Interaksi
Surat Pembaca: Kritik untuk Pasar Kangen Jogjakarta
Banyak yang berharap bahwa Pasar Kangen dapat membuat pengunjung bisa melihat penggalan Jogjakarta tempoe doeloe. Pun dengan saya yang dua tahun terakhir ini selalu mengunjungi pasar kangen yang digelar di TBY. Di sana dipamerkan ratusan barang zaman dulu dan makanan-makanan tradisional khas Jogjakarta.
Untuk stand makanan memang jadi poin plus pasar kangen.
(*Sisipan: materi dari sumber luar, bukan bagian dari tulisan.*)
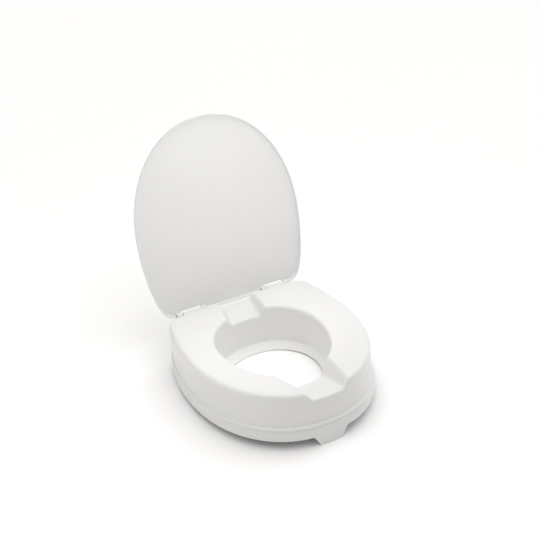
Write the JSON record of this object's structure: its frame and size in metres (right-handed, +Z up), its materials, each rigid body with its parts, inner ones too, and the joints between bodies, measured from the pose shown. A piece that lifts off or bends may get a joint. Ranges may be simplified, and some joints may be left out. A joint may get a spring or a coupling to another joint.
{
  "type": "raised toilet seat",
  "caption": "White moulded raised toilet seat with a hinged lid, front and rear recess, a front locating lug and hidden clamp brackets.",
  "frame": {"origin": "under the middle of the object's box with the lid open as in the picture, level with the tip of the front lug", "axes": "+X to the right seen from the front, -Y towards the front lug, +Y towards the hinge, +Z up"},
  "size_m": [0.37, 0.4776, 0.4942],
  "materials": {
    "seat_plastic": "white satin moulded plastic",
    "lid_plastic": "white satin moulded plastic",
    "pin_plastic": "smooth white acetal",
    "bracket_plastic": "white moulded nylon",
    "bracket_rubber": "ribbed grey rubber",
    "bolt_steel": "zinc plated steel",
    "washer_steel": "zinc plated steel",
    "nut_plastic": "white moulded nylon",
    "pad_foam": "grey closed-cell foam rubber"
  },
  "bodies": {
    "seat": {"seat_shell": "seat_plastic", "rim_band": "seat_plastic", "splash_guard": "seat_plastic", "hinge_pin_right": "pin_plastic", "hinge_pin_left": "pin_plastic", "rim_pad_front_right": "pad_foam", "rim_pad_rear_right": "pad_foam", "rim_pad_front_left": "pad_foam", "rim_pad_rear_left": "pad_foam"},
    "lid": {"lid": "lid_plastic"},
    "clamp_right": {"clamp_bracket_right": "bracket_plastic", "bracket_pad_right": "bracket_rubber", "clamp_bolt_right": "bolt_steel", "clamp_washer_right": "washer_steel"},
    "clamp_left": {"clamp_bracket_left": "bracket_plastic", "bracket_pad_left": "bracket_rubber", "clamp_bolt_left": "bolt_steel", "clamp_washer_left": "washer_steel"},
    "wing_nut_right": {"wing_nut_right": "nut_plastic"},
    "wing_nut_left": {"wing_nut_left": "nut_plastic"}
  },
  "joints": [
    {"name": "lid_hinge", "type": "hinge", "parent": "seat", "child": "lid", "pos_m": [0, 0.14865, 0.114], "axis": [1, 0, 0], "range_deg": [0, 102]},
    {"name": "clamp_slide_right", "type": "slide", "parent": "seat", "child": "clamp_right", "axis": [0.5736, -0.8192, 0], "range_m": [-0.01, 0.006]},
    {"name": "clamp_slide_left", "type": "slide", "parent": "seat", "child": "clamp_left", "axis": [-0.5736, -0.8192, 0], "range_m": [-0.01, 0.006]},
    {"name": "wing_nut_spin_right", "type": "hinge", "parent": "clamp_right", "child": "wing_nut_right", "pos_m": [0.10124, -0.15243, 0.0739], "axis": [0, 0, 1], "continuous": true},
    {"name": "wing_nut_spin_left", "type": "hinge", "parent": "clamp_left", "child": "wing_nut_left", "pos_m": [-0.10124, -0.15243, 0.0739], "axis": [0, 0, 1], "continuous": true}
  ]
}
Sebabnya semua warga atau pendatang yang mengunjungi pasar kangen bisa menikmati jajanan pasar atau makanan tradisional. Selain itu belum tentu juga semua warga Jogja tahu bahwa daerahnya punya makanan khas yang sudah jarang dijual di pasaran.
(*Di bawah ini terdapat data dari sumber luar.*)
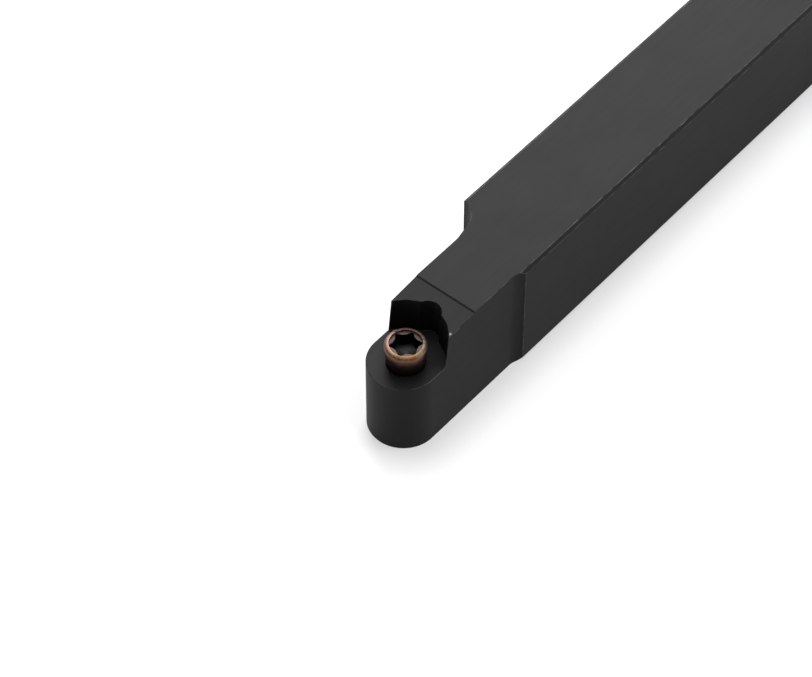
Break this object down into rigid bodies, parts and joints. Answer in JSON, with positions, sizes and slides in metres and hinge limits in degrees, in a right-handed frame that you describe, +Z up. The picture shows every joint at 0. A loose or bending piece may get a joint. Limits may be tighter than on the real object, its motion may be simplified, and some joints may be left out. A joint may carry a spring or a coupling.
{
  "type": "external turning tool holder",
  "caption": "Square-shouldered steel turning tool holder with a rounded nose, an open seat for a round insert and a six-lobe socket insert screw.",
  "frame": {"origin": "middle of the underside's rectangle, on the surface that the holder stands on", "axes": "+X along the shank from the nose to the rear end, -Y the cutting side, +Z up"},
  "size_m": [0.125, 0.016, 0.02],
  "materials": {
    "blackened_steel": "black oxide over milled and ground steel, satin",
    "bronze_toned_steel": "heat-toned brown to violet, semi-gloss"
  },
  "bodies": {
    "holder": {"holder_body": "blackened_steel"},
    "screw": {"insert_screw": "bronze_toned_steel"}
  },
  "joints": [
    {"name": "screw_lift", "type": "slide", "parent": "holder", "child": "screw", "axis": [0, 0, 1], "range_m": [0, 0.0125]}
  ]
}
Namun, berbeda dengan konsep kekangenan yang ditawarkan melalui barang-barang jadulnya. Menurut saya, pasar kangen kali ini tidak ada beda dengan tahun lalu. Pun ketika saya bertanya pada kawan yang sudah lama tinggal di Jogja. Mereka mengatakan bahwa pasar kangen juga tidakada perubahan seperti yang sudah-sudah.
Barang-barang zaman dulu yang dipamerkan memang beragam, Mulai dari perlengkapan rumah, pemutar musik, hingga sepeda. Ada juga lapak yang menjual pakaian dan pernak-pernik masa kini seperti gelang dari kerajinan dan lain sebagainya. Tapi, menurut saya tidak terkonsep dengan baik. Kekangenan yang ditawarkan event ini menjadi acak. Maksudnya, saya rasa pengunjung tidak tahu di zaman mana ia berada ketika mengunjungi pasar kangen.
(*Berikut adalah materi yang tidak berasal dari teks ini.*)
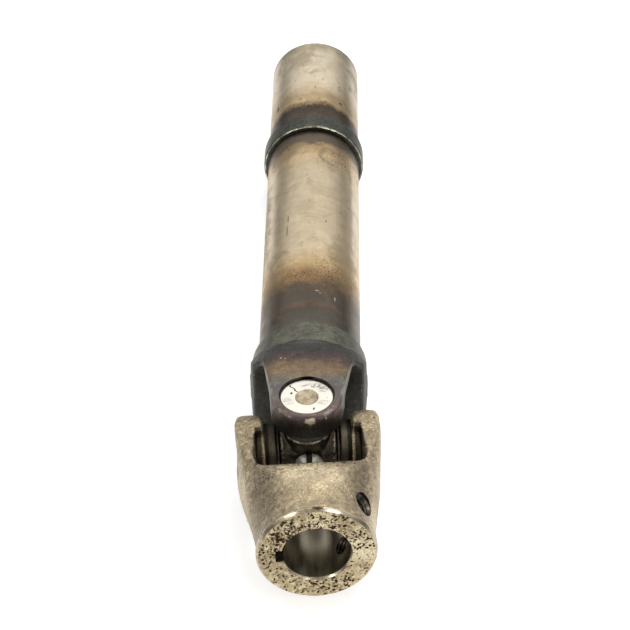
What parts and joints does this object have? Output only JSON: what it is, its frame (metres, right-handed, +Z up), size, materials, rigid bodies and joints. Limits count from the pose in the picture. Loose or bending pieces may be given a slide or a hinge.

Di satu sisi ada barang-barang lama yang merepresentasikan Jogja masa lalu. Di sisi lain ada pula lapak yang menjajakan barang masa kini. Saya sendiri merasa dilemparkan ke masa lampau namun dikembalikan lagi ke masa kini dengan tempo yang cepat.
Harusnya pasar kangen memiliki konsep yang rapi agar benar-benar mampu merepresentasikan Jogja masa lampau. Misalnya saja konsep penataan ruang pasar yang tematik. Barangkali bisa disesuaikan dengan tema, contohnya tema 60an, 70an,atau 80an. Jadi penataan ruang dan barang-barang yang dipamerkan atau yang dijual juga menyesuaikan tema. Dengan tema 60an misal, barang yang dipamerkan adalah yang populer atau ditemui di tahun tersebut. Selain itu para peserta juga wajib berpakaian dengan tema tahun yang disepakati.
Yang paling penting adalah adanya estalasi ruang. Contohnya membuat ruang dalam TBY sebagaimana halnya rumah masa 60an atau 70an lengkap dengan aksesorinya seperti foto. Representasi ini saya rasa lebih mampu menarik pengunjung sekaligus mewariskan ingatan Jogjakarta pada mereka.